Parc du Domaine-Vert adds another large recreation option. The city describes it as a 1,500-acre outdoor park with cycling, cross-country ski trails, hebertism-style activity, a pool in summer, snowshoeing, skating, and sliding in winter. Use it for a half day of outdoor movement.
Mirabel’s visitor map can also include golf, local events, farm-country drives, equestrian routes, and seasonal festivals at Bois-de-Belle-Rivière. The airport and aerospace lands are not sightseeing stops in the same way as a park or heritage circuit, but they explain the city’s modern economy and the large transport corridors that cross the municipality.
Quick Facts
- Province: Quebec
- Region: Laurentides
- Municipality type: City and territory equivalent
- 2021 census population: 61,108
- Official website: https://mirabel.ca/
- Main travel areas: Sainte-Scholastique heritage circuit, Parc régional éducatif du Bois-de-Belle-Rivière, Parc du Domaine-Vert, golf courses, cycling routes, equestrian areas, libraries, arenas, and local event sites
- Key routes: Autoroute 15, Autoroute 50, Route 117, Route 148, Route 158, airport roads, rural sector roads, and cycling routes
- Regional context: Blainville, Saint-Jérôme, and the North Shore approach to Montreal
Travel Notes
Mirabel rewards planning by sector. Choose Sainte-Scholastique for heritage, Bois-de-Belle-Rivière for a nature-focused day, Domaine-Vert for a larger recreation outing, or farm and event stops for a seasonal route. Crossing the municipality repeatedly can eat more time than expected.

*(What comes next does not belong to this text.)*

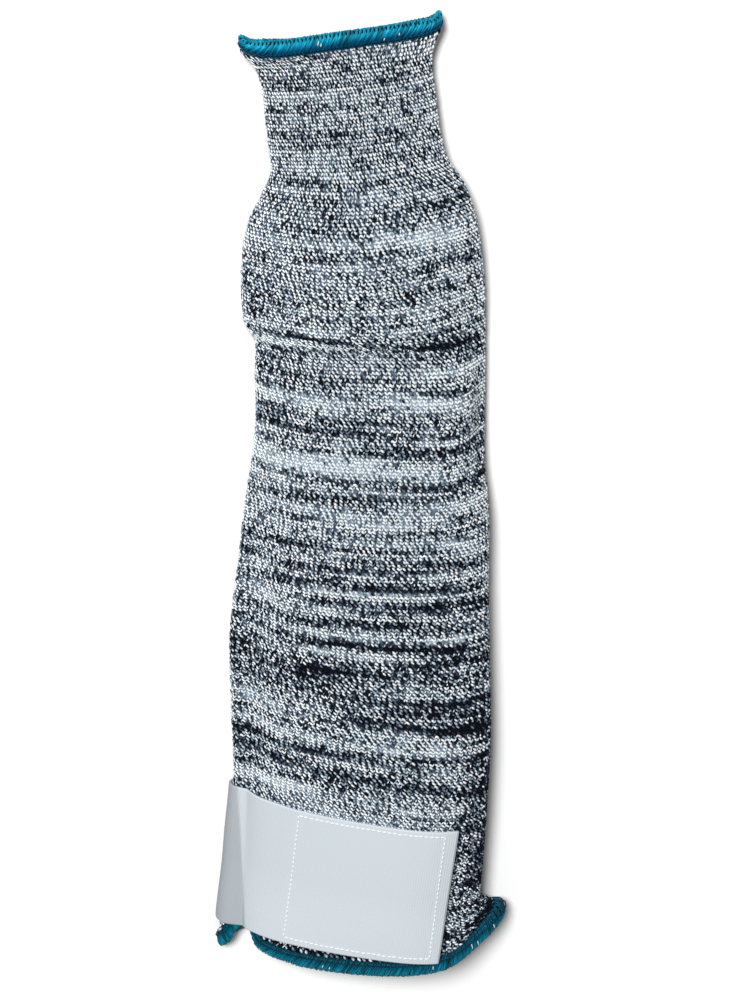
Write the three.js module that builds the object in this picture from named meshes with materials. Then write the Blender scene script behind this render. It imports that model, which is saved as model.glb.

A car is the practical choice for most visitors. Check park hours, beach access, winter facilities, trail conditions, event dates, and whether activities require reservations. Summer is strongest for trails, parks, cycling, golf, farm stands, and outdoor events. Winter brings sliding, snowshoeing, skating, skiing, and indoor recreation, but weather and facility schedules should shape the day.